Federal 7th Circuit Court
Civil Court
Firearms
Citation
Case Number: 
No. 15-3738
Decision Date: 
October 20, 2016
Federal District: 
C.D. Ill.
Holding: 
Affirmed

Dist. Ct. did not err in denying plaintiffs-non-residents’ motion for issuance of preliminary injunction in action alleging that Illinois Concealed Carry Act violated their Second Amendment rights by denying them ability to carry firearms in Illinois because, although they have concealed carry licenses from their home states, they are not residents of states that have firearm laws substantially similar to Illinois Concealed Carry Act as required by said Act. Plaintiffs failed to show any entitlement to preliminary injunction since, unlike applications from Illinois residents, plaintiffs failed to establish how Illinois state police would be able to verify information contained in their applications or how they would be able to obtain updated information about non-resident applicants in order to monitor them throughout five-year period of license. (Dissent filed.)

Tapley v. Chambers

Federal 7th Circuit Court
Civil Court
Section 1983 Action
Citation
Case Number: 
No. 15-3013
Decision Date: 
October 19, 2016
Federal District: 
C.D. Ill.
Holding: 
Affirmed

Dist.
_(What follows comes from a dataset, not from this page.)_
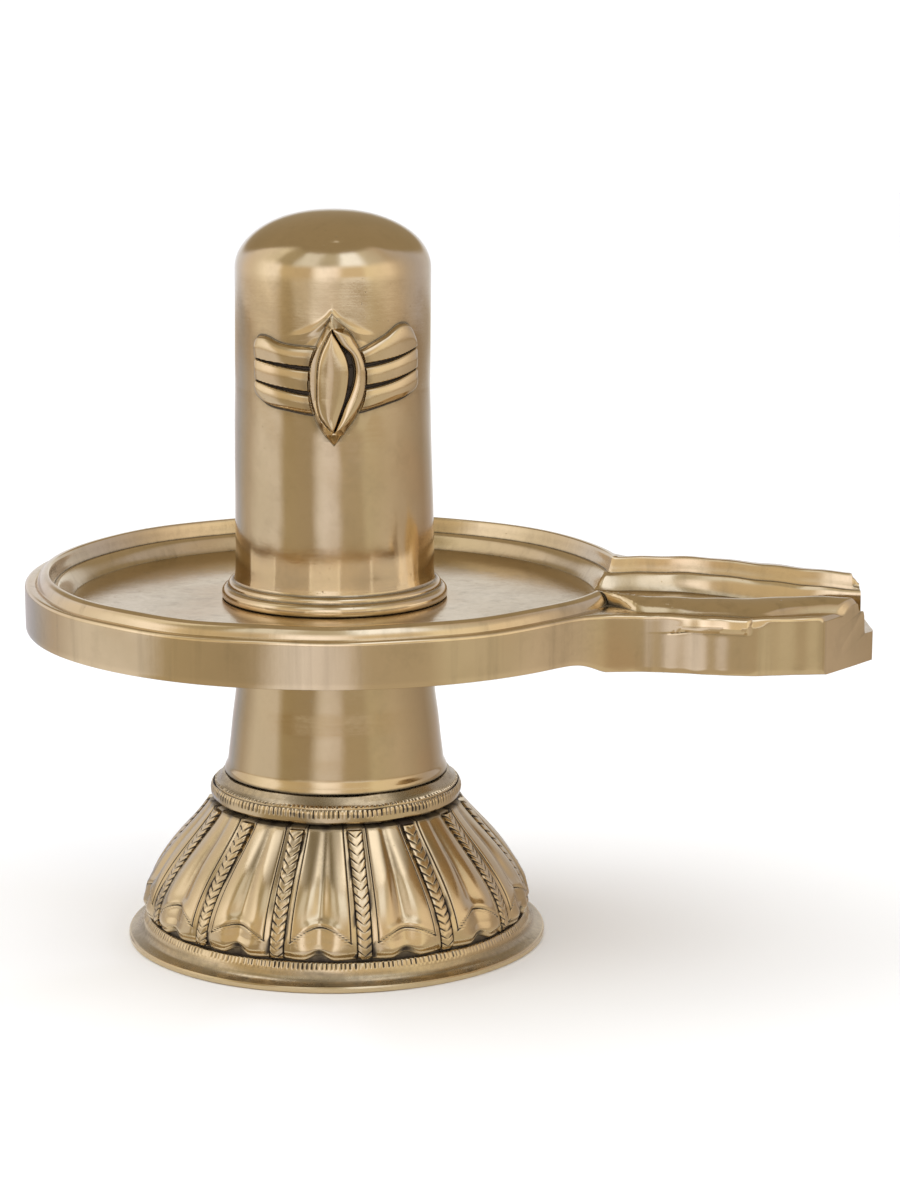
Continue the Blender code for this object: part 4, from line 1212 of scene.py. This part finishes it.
def add_tent(settings):
    """A light tent and a ring card that only the brass reflects."""
    rise = np.radians(np.arange(11.0, 90.5, 3.0))
    low = np.array([0.05, 0.09, 0.115, 0.135, 0.165, 0.20])
    reach = np.concatenate([[0.105, 0.35, 0.80], np.sqrt(TENT_REACH ** 2 - low ** 2),
                            TENT_REACH * np.cos(rise)])
    up = np.concatenate([np.full(3, 0.002), low, TENT_REACH * np.sin(rise)])
    glow_skin("light_tent", reach, up, tent_tone, settings)
    glow_skin("ring_card", np.array([0.058, 0.095, 0.134]), np.full(3, CARD_HEIGHT), card_tone,
              settings)


# Panel and registration

class LINGAM_PT_panel(bpy.types.Panel):
    """The steps in the order in which they run"""
    bl_idname = "LINGAM_PT_panel"
    bl_label = "Brass lingam"
    bl_space_type = "VIEW_3D"
    bl_region_type = "UI"
    bl_category = "Lingam"

    def draw(self, context):
        for step in STEPS:
            self.layout.operator(step.bl_idname)
        for name, _ in GROUPS:
            box = self.layout.box()
            group = getattr(context.scene, name)
            for field in group.bl_rna.properties:
                if not field.is_readonly and field.identifier != "name":
                    box.prop(group, field.identifier)


STEPS = (LINGAM_OT_pedestal, LINGAM_OT_stem, LINGAM_OT_basin, LINGAM_OT_shaft, LINGAM_OT_studio)
GROUPS = (("lingam_pedestal", PedestalSizes), ("lingam_basin", BasinSizes),
          ("lingam_shaft", LingamSizes), ("lingam_finish", BrassFinish),
          ("lingam_studio", StudioSettings))


def register():
    for name, group in GROUPS:
        bpy.utils.register_class(group)
        setattr(bpy.types.Scene, name, bpy.props.PointerProperty(type=group))
    for kind in STEPS + (LINGAM_PT_panel,):
        bpy.utils.register_class(kind)


def unregister():
    for kind in (LINGAM_PT_panel,) + STEPS[::-1]:
        bpy.utils.unregister_class(kind)
    for name, group in GROUPS[::-1]:
        delattr(bpy.types.Scene, name)
        bpy.utils.unregister_class(group)


def main():
    register()
    bpy.ops.lingam.pedestal()
    bpy.ops.lingam.stem()
    bpy.ops.lingam.basin()
    bpy.ops.lingam.shaft()
    bpy.ops.lingam.studio()


if __name__ == "__main__":
    main()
Ct. did not err in granting defendant-police officer’s motion for summary judgment in section 1983 action alleging that defendant violated plaintiff’s 4th Amendment rights, when it arrested him on charges of obstruction and resisting arrest after plaintiff had been initially stopped for playing loud music in his car. Record contained sufficient probable cause to support defendant's stopping and arresting defendant for speeding, and thus any issue as to whether defendant had probable cause to stop plaintiff for playing loud music or for arresting plaintiff for obstruction and resisting arrest was irrelevant. Fact that defendant did not arrest plaintiff for speeding did not require different result.